I am not sure if you have did a load calculation to determine how much reserve you need. I am of the thinking.....load up as much as you can, you can always use less? This will determine how many batteries you will need. And with that amount it will determine how you need to charge them. Cause you cant charge 10 batteries with a small solar setup for example?

The ground thing is not hard. Don't over think about it. Just remember when you have batteries in different places that you will need to disconnect both of them if you work on things that need all power removed. My view on grounds.... you can never have too many of them or too big of cable for them. Having 2 positives touch is not a big deal... not any POSITIVE touching a ground... well yeah that's when the sparks fly. So lets not do that

This is my suggestion. I would run power out of the deep cycles using a thick gauge cable to the inside of the bus to say the middle or towards the front. Make sure you use a fuse on it. You can find larger fuses at stereo shops. Once you get it in there I would either use a power distribution block so in the event you want to add other items (cig lighter for charging port for example) you can add it with lots of ease. Then out of the power block you run it to your toggle. Again make sure there is a fuse in line to any power wire you run. This protects the wire from catching fire and can be isolated for trouble shooting if needed.

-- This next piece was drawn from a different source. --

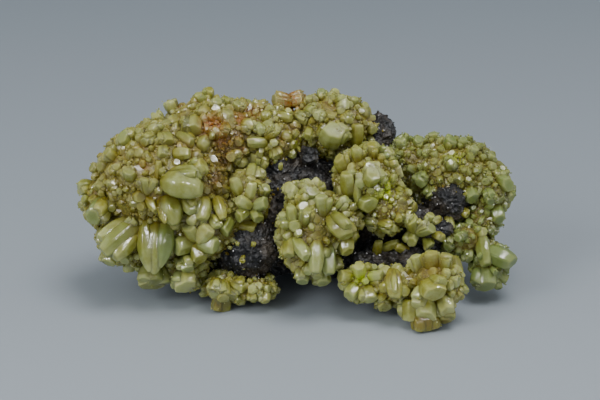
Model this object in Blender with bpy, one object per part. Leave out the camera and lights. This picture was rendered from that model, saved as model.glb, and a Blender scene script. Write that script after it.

My current battery for starting in my bus is a deep cycle. They are more made for lower cold cranking amp needs but can be used to start an engine in a pinch if needed. SO no issues for that but I would not use it to start a bus as a full time deal.

If your using a alternator that means DC output which means the voltage wont vary (or shouldn't vary max should be 14 volts or so) but amp out put will be based on need of the system. It will work but may be a tad noisy to be honest. If you have any questions again please ask. Theres lots of info out there... read read read.